Mais revenons au sujet initial : la gratuité des transports publics. Plus tard dans la journée, j’en ai discuté avec mes amis lors d’une conférence téléphonique. Que voulez-vous ? Tous les moyens sont bons pour nous « voir » en cette période maudite. Une première question n’a pas tardé à venir : « En tant que société, a-t-on les moyens de s’offrir un service gratuit de transports publics ? », a demandé Diane, la compagne de l’ami Pierre. Diane a toujours fait preuve d’un sens de la réalité hors du commun, et elle a droit à toute mon admiration. « Surtout que la STM se trouve déjà en déficit en raison de la baisse de fréquentation des bus et du métro attribuable à la crise sanitaire », a ajouté Lyne, personne aussi réaliste que Diane dans ses vues, même si elle dissimule en elle un torrent d'indignation  prêt à déborder à tout moment. Et d’autres arguments ont fusé aussi, tous aussi pertinents les uns que les autres. « Le financement est essentiel au développement des transports publics, au prolongement des lignes du métro vers l’est, au déploiement d’un tramway, etc ». Là-dessus, nous pouvons facilement énoncer un contre-argument : en dépit de l’augmentation constante des tarifs au cours des vingt-cinq dernières années, à l’exception du métro vers Laval, il n’y a eu aucun investissement massif. Aussi la ligne verte s’arrête à la station Honoré-Beaugrand depuis 1976. Quant à la ligne bleue, il y a bien vingt-cinq ans qu’on parle de son prolongement jusqu’aux Galeries d’Anjou… Je sais, une annonce a été faite récemment… mais il y a loin de la coupe aux lèvres. En conséquence, l’argument du financement par les usagers des transports publics ne tient pas la route…

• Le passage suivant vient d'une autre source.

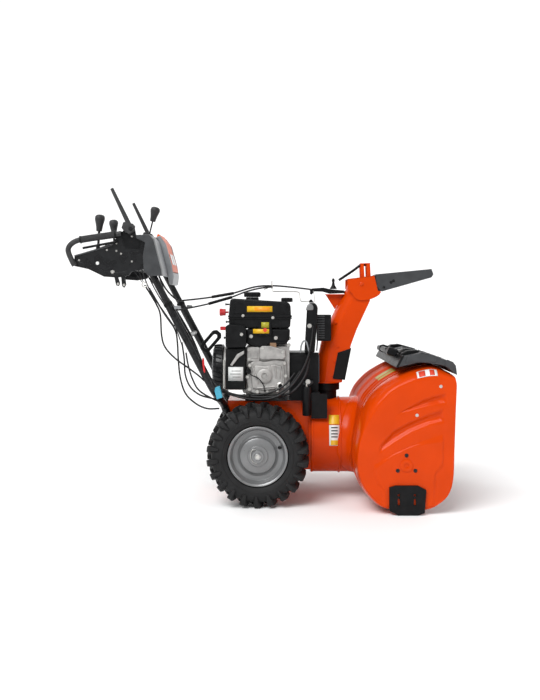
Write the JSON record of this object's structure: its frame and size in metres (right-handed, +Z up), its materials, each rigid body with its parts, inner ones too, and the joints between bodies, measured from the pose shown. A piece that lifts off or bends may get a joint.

Pour clore ce débat qui n’en est pas vraiment un, j’aimerais qu’on s'interroge sur le coût d’un système de perception du réseau du transport en commun. Combien a-t-il fallu dépenser en recherche et développement pour mettre au point la carte OPUS, par exemple ? Des millions de dollars, assurément. Et quel est le budget récurrent de la perception ? L’entretien des tourniquets, les boîtes de paiement, le personnel directement affecté à la perception… Alors, je me dis, sans doute très naïvement, que, si on retranchait ces dépenses du budget total des opérations de la STM, peut-être que la gratuité pourrait être envisageable.

En tous les cas, l’Estonie l’a envisagée et l’a appliquée et ce, non seulement à Tallinn, la capitale, mais dans tout le pays.